When a sensor trips, it doesn't just buzz a tired homeowner's phone. It alerts a professional who is already awake, already trained, and already ready to move. It turns the "detection" into a "response." It puts the horses back in the stable and the firemen at the end of the wire.
We have to stop being seduced by the "smart" label. A "smart" lock that tells you it has been kicked in is still a broken lock. A "smart" camera that shows you the back of a van driving away with your tools is still just a camera. There is nothing smart about being a helpless observer of your own misfortune.

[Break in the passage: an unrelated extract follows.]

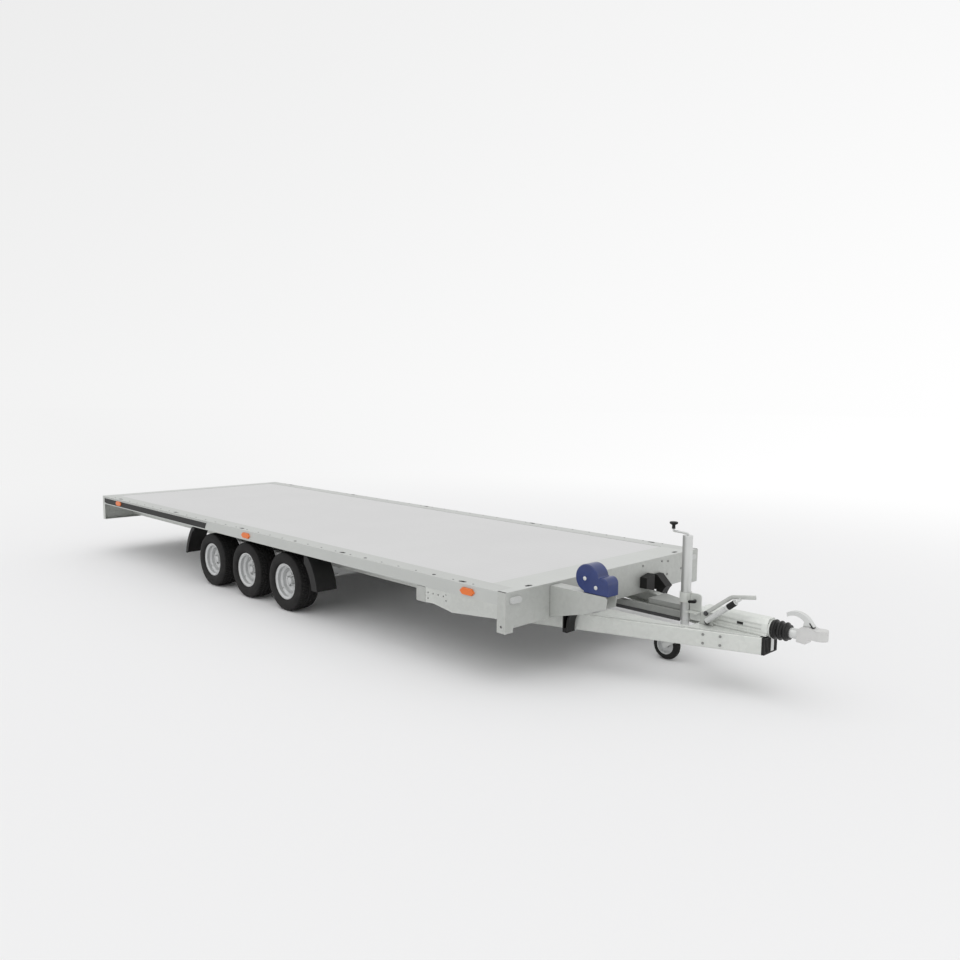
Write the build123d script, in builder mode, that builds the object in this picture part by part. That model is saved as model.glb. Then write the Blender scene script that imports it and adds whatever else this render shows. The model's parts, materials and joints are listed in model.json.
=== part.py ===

I think back to that brass key. It was simple. It didn't have a battery. It didn't need a Wi-Fi signal. It worked because it was a physical barrier. In our digital age, we can't go back to just using brass keys-the world is too big and we are too mobile.
But we can demand the digital equivalent of that physical weight. We can demand that our security systems actually secure things.
Safety is not a feeling you get from an app. Safety is the knowledge that if something goes wrong, a person who knows what they are doing is going to show up and stop it. Anything less than that is just a hobby. And security is a very poor choice for a hobby.
The next time you see an ad for a camera that "thinks," ask yourself what it plans to do once it finishes thinking. If the answer is "tell you about it," then you haven't bought a security system. You've bought a storyteller. And at 3 a.m., when the shadows start moving on the deck, you don't need a story. You need a deadbolt that can walk.
Your house is a theater where the burglar is the lead actor and your phone is the only ticket holder.
We have spent billions of dollars making sure we never miss a moment of our lives being stolen. We have the best footage of the worst nights. We have 4K resolution on the pry bar and the mask.
But until we bridge the gap between seeing and doing, we are just collectors of our own losses. It is time to stop watching the screen and start trusting the response.
Real protection is not a signal sent into the void; it is a person standing in the way. That is the only thing that has ever truly worked, from the days of the brass key to the days of the cloud.